Amalia se levantó y se miró al espejo. Vió sus azules ojos que le miraban, rodeados de las arrugas que el tiempo se encargaba de ponerle, pero sin perder la chispa que tenían en su juventud.
- Otro día igual.- se dijo- Al menos espero que salir con Rosa cambie la rutina del día.
Había quedado con su amiga Rosa para pasar el día en el centro comercial y hacer unas compras. Amalia había pasado una temporada un poco baja de moral, tras la muerte de su marido, pero había que empezar a cambiar, y tras la lata que le daba Rosa, pensaba que ésta tenía razón y empezar a salir. Bastante tiempo había estado recluida en casa, aunque le iba a costar bastante el cambio.
Se duchó y se puso su bata rosa de satén. Se hizo un café y mientras esperaba a su amiga, lo tomó recordando cómo había sido su vida con Arturo. Era un hombre de su época, un poco machista, pero entonces todos eran igual, al menos los que ella conocía. Muy trabajador, eso sí, y guapo; tan guapo y alto que todas sus amigas le tenían un poco de envidia cuando él se fijó en Amalia. Arturo también gustó a sus padres. Era un buen partido, simpático y con él nunca le iba a faltar nada a su única hija. Poco a poco se fue ilusionando con él, pero en realidad nunca llegó a estar locamente enamorada.
Pero el amor era eso ¿no?: amistad, comprensión y dedicación al hombre que te había puesto la vida en tu futuro. Al menos, eso creía Amalia puesto que Arturo fue el único hombre de su vida, aunque no entendía por qué decían que estar enamorado era como tener mariposas en el estómago.

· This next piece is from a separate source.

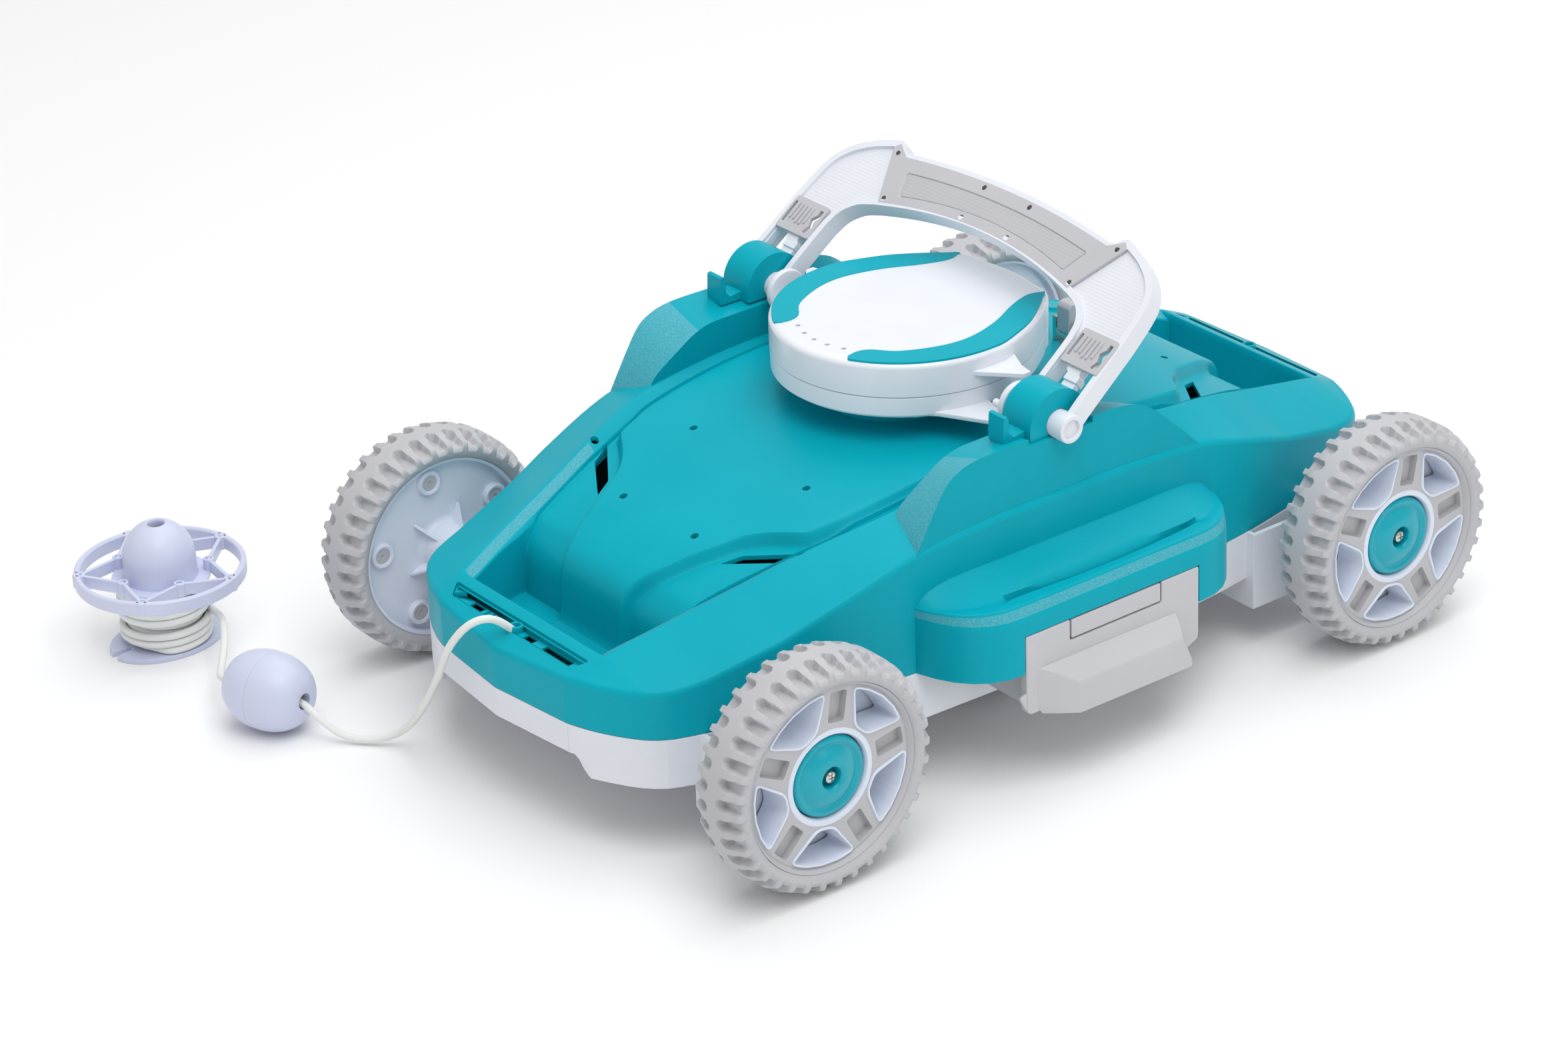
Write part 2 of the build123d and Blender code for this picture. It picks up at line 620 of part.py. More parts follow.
# grey slides on the arms with the white bolts that they move
LATCH_S0, LATCH_S1 = 29.0, 49.5
for name, centre in (("right", 115.2), ("left", -117.2)):
    with BuildPart() as slide:
        with BuildSketch(FACE.offset(FACE_OFFSET + 0.3)):
            with Locations((centre, (LATCH_S0 + LATCH_S1) / 2)):
                Rectangle(27.6, LATCH_S1 - LATCH_S0)
        extrude(amount=2.6)
        # finger ribs
        with BuildSketch(FACE.offset(FACE_OFFSET + 2.9)):
            with Locations((centre, (LATCH_S0 + LATCH_S1) / 2)):
                with GridLocations(4, 1, 5, 1):
                    Rectangle(1.6, LATCH_S1 - LATCH_S0 - 6)
        extrude(amount=0.8)
    save(slide.part, f"arch_latch_{name}")
    side = 1 if centre > 0 else -1
    with BuildPart() as bolt:
        with BuildSketch(FACE.offset(FACE_OFFSET - 6)):
            with Locations((side * 113, 28)):
                Rectangle(14, 13)
            with Locations((side * 113, 34.5)):
                Rectangle(22, 4)
        extrude(amount=6.3)
        with BuildSketch(FACE.offset(FACE_OFFSET - 4)):
            with Locations((side * 113, 24)):
                Rectangle(8, 6)
        extrude(amount=4)
    save(bolt.part, f"arch_bolt_{name}")

# ---------------------------------------------------------------- side drawers
TRAY_X0, TRAY_X1, TRAY_Z0 = 92.0, 162.0, 43.0
with BuildPart() as drawer:
    add(box(TRAY_X1, POD_X + 0.5, DOOR_Y0 + 0.5, DOOR_Y1 - 0.5, DOOR_Z0, DOOR_Z1 - 0.5))
    # pull block at the foot of the door
    pull = [(POD_X, 37), (POD_X + 11, 36), (POD_X + 10, 54), (POD_X + 7, 57), (POD_X, 65)]
    add(front_prism(pull, -44, 46))
    # tray behind the door
    add(box(TRAY_X0, TRAY_X1, DOOR_Y0 + 4, DOOR_Y1 - 4, TRAY_Z0, 80))
    add(box(TRAY_X0 + 2, TRAY_X1 - 0.5, DOOR_Y0 + 6, DOOR_Y1 - 6, TRAY_Z0 + 2, 90),
        mode=Mode.SUBTRACT)
    # windows in the floor for the screen
    with Locations(*[(x, y, TRAY_Z0 + 1) for x in (110, 128, 146) for y in (-30, 1, 32)]):
        Box(14, 26, 4, mode=Mode.SUBTRACT)
    # seat of the release tab
    add(box(TRAY_X1 - 3, POD_X + 2, -27.5, 33, 74.5, DOOR_Z1), mode=Mode.SUBTRACT)
save(drawer.part, "filter_drawer_right")
save(flipped(drawer.part), "filter_drawer_left")

with BuildPart() as screen:
    add(box(TRAY_X0 + 2.2, TRAY_X1 - 0.7, DOOR_Y0 + 6.2, DOOR_Y1 - 6.2, TRAY_Z0 + 2, TRAY_Z0 + 3))
save(screen.part, "filter_screen_right")
save(flipped(screen.part), "filter_screen_left")

with BuildPart() as tab:
    add(box(TRAY_X1 + 0.2, POD_X + 0.5, -27, 32.5, 75.5, DOOR_Z1 - 1))
save(tab.part, "drawer_tab_right")
save(flipped(tab.part), "drawer_tab_left")

# ---------------------------------------------------------------- rear lever and intake
with BuildPart() as lever:
    add(box(-5, 5, 112, 122, 141.5, 160))
    add(rod(crosswise(-5, 117, 146), 2 + RUN_FIT, 10), mode=Mode.SUBTRACT)
save(lever.part, "rear_lever")

with BuildPart() as lever_pin:
    with BuildSketch(crosswise(-10, 117, 146)):
        Circle(2)
    extrude(amount=20)
    for x in (-10, 7):
        add(box(x, x + 3, 113, 121, 134, 150))
save(lever_pin.part, "lever_bracket")

with BuildPart() as flap:
    add(box(-MOUTH_X + 4, MOUTH_X - 4, -MOUTH_Y + 4, MOUTH_Y - 8, 30, 31.5))
    add(rod(crosswise(-MOUTH_X + 4, MOUTH_Y - 8, 31), 2, 2 * MOUTH_X - 8))
    add(rod(crosswise(-MOUTH_X + 4, MOUTH_Y - 8, 31), 1.2 + RUN_FIT, 2 * MOUTH_X - 8),
        mode=Mode.SUBTRACT)
save(flap.part, "intake_flap")

with BuildPart() as flap_pin:
    with BuildSketch(crosswise(-MOUTH_X + WALL, MOUTH_Y - 8, 31)):
        Circle(1.2)
    extrude(amount=2 * (MOUTH_X - WALL))
save(flap_pin.part, "flap_pin")

with BuildPart() as pan_screws:
    for x, y in PAN_SCREWS:
        with Locations((x, y, PAN_Z + 1.1)):
            Cylinder(3.5, 1.4)
save(pan_screws.part, "pan_screws")

# ---------------------------------------------------------------- float cord
# free route: out of the slot, over the nose, down to the ground and up into the float
ROUTE_A = [(0, -247, 90), (-1, -256, 102), (-6, -269.5, 102.5), (-18, -276, 86),
           (-36, -271, 61), (-57, -268, 33), (-77, -268, 10), (-90, -279, 2.6),
           (-103, -290.5, 4.0), (-113, -298, 14)]
FAR_HOLE = FLOAT_AT - FLOAT_AXIS * (FLOAT_LENGTH / 2)
NEAR_HOLE = FLOAT_AT + FLOAT_AXIS * (FLOAT_LENGTH / 2)
ROUTE_B = [tuple(NEAR_HOLE - FLOAT_AXIS * 3), tuple(FLOAT_AT + Vector(0, 0, 0.4)),
           tuple(FAR_HOLE + FLOAT_AXIS * 3), (-176, -317.5, 18), (-190, -309, 13.5),
           (-203, -298, 18), (-217, -289, 23), (-231, -283, 21.5), (-243.2, -279.6, 18)]
ROUTE = [Vector(*p) for p in ROUTE_A + ROUTE_B]


def cord_radii(points):
    """Largest arc at each corner that leaves a tenth of the shorter run straight."""
    radii = []
    for before, here, after in zip(points, points[1:], points[2:]):
        run = min((here - before).length, (after - here).length)
        turn = radians((here - before).get_angle(after - here))
        radii.append(0.45 * run / tan(turn / 2))
    return radii


radii = cord_radii(ROUTE)
with BuildPart() as cord:
    with BuildLine() as route:
        FilletPolyline(*ROUTE, radius=radii)
    with BuildSketch(Plane(origin=ROUTE[0], z_dir=ROUTE[1] - ROUTE[0])):
        Circle(CORD_R)
    sweep(path=route.wires()[0])
save(cord.part, "float_cord")

with BuildPart() as knot:
    with Locations((0, -246, 81)):
        Sphere(4.5)
save(knot.part, "cord_knot")

# float: an egg in two halves on the cord
for name, side in (("float_half_near", 1), ("float_half_far", -1)):
    half = FLOAT_LENGTH / 2
    with BuildPart() as shell:
        with BuildSketch(Plane(origin=FLOAT_AT, x_dir=(0, 0, 1),
                               z_dir=Vector(0, 0, 1).cross(FLOAT_AXIS * side))):
            with BuildLine():
                Line((FLOAT_BORE, 0), (FLOAT_R, 0))
                Spline((FLOAT_R, 0), (FLOAT_R - 1, half * 0.4), (FLOAT_R * 0.62, half * 0.88),
                       (7, half))
                Line((7, half), (FLOAT_BORE, half))
                Line((FLOAT_BORE, half), (FLOAT_BORE, 0))
            make_face()
        revolve(axis=Axis(FLOAT_AT, FLOAT_AXIS))
    save(shell.part, name)

# reel: finger ring with a star of ribs, dome, core and notched foot
RING_Z0, RING_Z1, RING_R = 38.0, 46.0, 46.0
CORE_R, WOUND_R = 17.0, 25.5
with BuildPart() as reel:
    with BuildSketch(Plane.XY.offset(RING_Z0)):
        with Locations((REEL_X, REEL_Y)):
            Circle(RING_R)
            Circle(RING_R - 3.5, mode=Mode.SUBTRACT)
    extrude(amount=RING_Z1 - RING_Z0)
    with BuildSketch(Plane.XY.offset(RING_Z0 + 1)):
        for step in range(5):
            at = [(REEL_X + r * cos(a), REEL_Y + r * sin(a)) for r, a in
                  ((43, radians(100 + 72 * step)), (25, radians(136 + 72 * step)),
                   (43, radians(172 + 72 * step)))]
            with BuildLine():
                leg = Polyline(*at)
            trace(lines=leg, line_width=2.2)
            with Locations(at[0]):
                Circle(3.4)
        with Locations((REEL_X, REEL_Y)):
            Circle(26)
    extrude(amount=RING_Z1 - RING_Z0 - 2)
    with Locations((REEL_X, REEL_Y, 45)):
        Cylinder(19.5, 14)
    with Locations((REEL_X, REEL_Y, 52)):
        Sphere(19.5, arc_size1=0)
    with BuildSketch(Plane.XY.offset(3)):
        with Locations((REEL_X, REEL_Y)):
            Circle(CORE_R)
    extrude(amount=36)
    with BuildSketch():
        with Locations((REEL_X, REEL_Y)):
            Ellipse(24, 33)
            with Locations((0, -30)):
                Rectangle(3, 14, mode=Mode.SUBTRACT)
    extrude(amount=3)
    with Locations((REEL_X, REEL_Y, 40)):
        Cylinder(4, 90, mode=Mode.SUBTRACT)
save(reel.part, "cord_reel")

with BuildPart() as winding:
    with BuildSketch(Plane.XY.offset(3)):
        with Locations((REEL_X, REEL_Y)):
            Circle(WOUND_R)
            Circle(CORE_R, mode=Mode.SUBTRACT)
    extrude(amount=RING_Z0 - 4)
save(winding.part, "cord_winding")
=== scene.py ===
"""Looks of a cordless pool cleaner: body shell, wheels, pump head, arch, drawers, float cord.

Laid out as an add-on.  Sizes inside the builders are millimetres in the frame of the CAD
model and are brought to metres when a piece is finished.
"""
from math import atan2, cos, hypot, pi, radians, sin

import bmesh
import bpy
from bpy.props import FloatProperty, FloatVectorProperty, PointerProperty
from mathutils import Matrix, Vector
from mathutils.geometry import intersect_point_line


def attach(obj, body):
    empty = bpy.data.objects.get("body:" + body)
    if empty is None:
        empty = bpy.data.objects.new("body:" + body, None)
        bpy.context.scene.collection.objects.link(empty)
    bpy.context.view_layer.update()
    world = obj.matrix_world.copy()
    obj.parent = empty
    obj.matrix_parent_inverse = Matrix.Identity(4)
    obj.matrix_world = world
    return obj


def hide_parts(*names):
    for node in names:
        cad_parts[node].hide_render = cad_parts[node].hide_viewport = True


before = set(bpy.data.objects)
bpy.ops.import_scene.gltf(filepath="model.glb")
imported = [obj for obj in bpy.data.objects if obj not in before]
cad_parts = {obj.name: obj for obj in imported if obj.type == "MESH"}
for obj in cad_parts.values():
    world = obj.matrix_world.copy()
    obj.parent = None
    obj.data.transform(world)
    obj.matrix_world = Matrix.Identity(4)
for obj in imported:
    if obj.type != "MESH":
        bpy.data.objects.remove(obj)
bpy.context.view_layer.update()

bl_info = {
    "name": "Pool Cleaner",
    "version": (1, 0, 0),
    "blender": (4, 5, 0),
    "location": "View3D > Sidebar > Pool Cleaner",
    "description": "Builds the looks of a cordless pool cleaner around its CAD frame",
    "category": "Object",
}

MM = 0.001
WHEEL_R, TRACK_X, AXLE_Y = 62.0, 163.6, 189.4
SEAM_Z, POCKET_Z = 65.0, 72.0
PIVOT_Z, PIVOT_R, ARCH_TILT = 170.5, 7.5, radians(37.09)
HEAD_Z0, HEAD_SEAM_Z, HEAD_Z1 = 160.0, 172.0, 190.5
DOOR_Y0, DOOR_Y1, DOOR_Z1 = -57.0, 59.0, 86.0
SHELL_T = 2.2
CORNERS = (("front_right", 1, -AXLE_Y), ("front_left", -1, -AXLE_Y),
           ("rear_right", 1, AXLE_Y), ("rear_left", -1, AXLE_Y))


# ---------------------------------------------------------------- curves and tables
def smooth_path(points, steps):
    """Points along a smooth curve through the given ones."""
    knots = [Vector(p) for p in points]
    knots = [2 * knots[0] - knots[1]] + knots + [2 * knots[-1] - knots[-2]]
    made = []
    for a, b, c, d in zip(knots, knots[1:], knots[2:], knots[3:]):
        for step in range(steps):
            t = step / steps
            made.append(0.5 * (2 * b + (c - a) * t + (2 * a - 5 * b + 4 * c - d) * t * t
                               + (3 * b - a - 3 * c + d) * t ** 3))
    made.append(knots[-2])
    return [tuple(p) for p in made]


def read(table, at):
    """Values of a sorted table at a place between its rows."""
    for low, high in zip(table, table[1:]):
        if at <= high[0]:
            break
    share = min(max((at - low[0]) / (high[0] - low[0]), 0.0), 1.0)
    return [a + (b - a) * share for a, b in zip(low[1:], high[1:])]


def ease(value, low, high):
    """0 below low, 1 above high and a smooth run between."""
    t = min(max((value - low) / (high - low), 0.0), 1.0)
    return t * t * (3 - 2 * t)


def four_way(quarter):
    """Closed outline from its front right quarter."""
    rear = [(x, -y) for x, y in reversed(quarter) if abs(y) > 1e-6]
    right = quarter + rear
    return right + [(-x, y) for x, y in reversed(right) if abs(x) > 1e-6]


def rounded(corners, radius, steps=5):
    """Closed outline with each corner turned on a radius, or its own where one is given."""
    made = []
    count = len(corners)
    for index, here in enumerate(corners):
        turn = radius[index] if isinstance(radius, (list, tuple)) else radius
        point = Vector(here)
        before = (Vector(corners[index - 1]) - point)
        after = (Vector(corners[(index + 1) % count]) - point)
        turn = min(turn, before.length * 0.45, after.length * 0.45)
        start, end = point + before.normalized() * turn, point + after.normalized() * turn
        for step in range(steps + 1):
            t = step / steps
            made.append(tuple(start.lerp(point, t).lerp(point.lerp(end, t), t)))
    return made


def oblong(x0, y0, x1, y1):
    """Closed rectangle between two corners."""
    return [(x0, y0), (x1, y0), (x1, y1), (x0, y1)]


def bowed(base, rise, half, places):
    """Points of an arc that rises in the middle and is back at its base at half."""
    return [(x, base + rise * (1 - (x / half) ** 2)) for x in places]


def shifted(points, gap):
    """Open line moved to its left."""
    made = []
    for index, (x, y) in enumerate(points):
        before = points[max(index - 1, 0)]
        after = points[min(index + 1, len(points) - 1)]
        along = Vector((after[0] - before[0], after[1] - before[1])).normalized()
        made.append((x - gap * along.y, y + gap * along.x))
    return made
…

Ella nunca había sentido algo así, ni siquiera en sus primeros días de noviazgo.
Empezó a salir con Arturo un verano cuando tenía dieciseis años, era guapo, muy guapo, simpático y muy agradable. Era todo un conversador y eso es lo que le encandiló. Además era el único hombre que había puesto interés en su persona. Amalia no era guapa, pero tenía unos ojos azules preciosos y con una chispa de luz que los hacía irresistibles. Su pelo, que un día fue castaño (hoy ya gris por el paso del tiempo y el descuido personal de la última etapa de su vida), llamaba la atención en su juventud por la cantidad de rizos que caían a lo largo de su espalda como si fuese una cascada.
El timbre de la puerta la sacó de sus recuerdos.
- Hola Rosa.
-¿Aún estás así? Cámbiate y nos vamos ya. Además, vamos a pasar por la peluquería del centro comercial. ¿Has visto qué pintas llevas? ¿Cuánto tiempo hace que no te tintas el pelo? Esas canas te hacen más vieja.
- Y ¿Qué es lo que soy?- dijo Amalia mirándose en el espejo de la entrada.
- Una mujer madura, no una vieja.
- Claro, lo dices porque tenemos la misma edad.- rió Amalia dándole un afectuoso abrazo a su amiga.
- Si, y pareces mi madre. ¿Tú te has mirado al espejo?
Rosa la cogió del brazo y la llevó a su cuarto. Abrió el viejo armario de roble y empezó a rebuscar entre su ropa.
- Creo que necesitas un cambio de imagen. Ya está bien de vestir de negro, quítate el luto ya, ¿no te parece que ya hiciste bastante por Arturo en vida? ¿Es que también te vas a enterrar tú?
- Era mi marido y el padre de mis hijos. Le quise y le he cuidado toda la vida como nos dijo el sacerdote el día que me entregué a él: "hasta que la muerte los separe". Y no olvides los 10 años que duró la enfermedad. Tú sabes mejor que nadie cómo lo cuidé.- replicó Amalia enojada.
- Y por eso mismo, ahora tienes que cuidar de tí, empezar a cambiar de manera de pensar y volver a vivir. Ya hace más de un año que murió Arturo y ya es hora de que empieces a pensar en tí misma- dijo su amiga acariciándole la mejilla.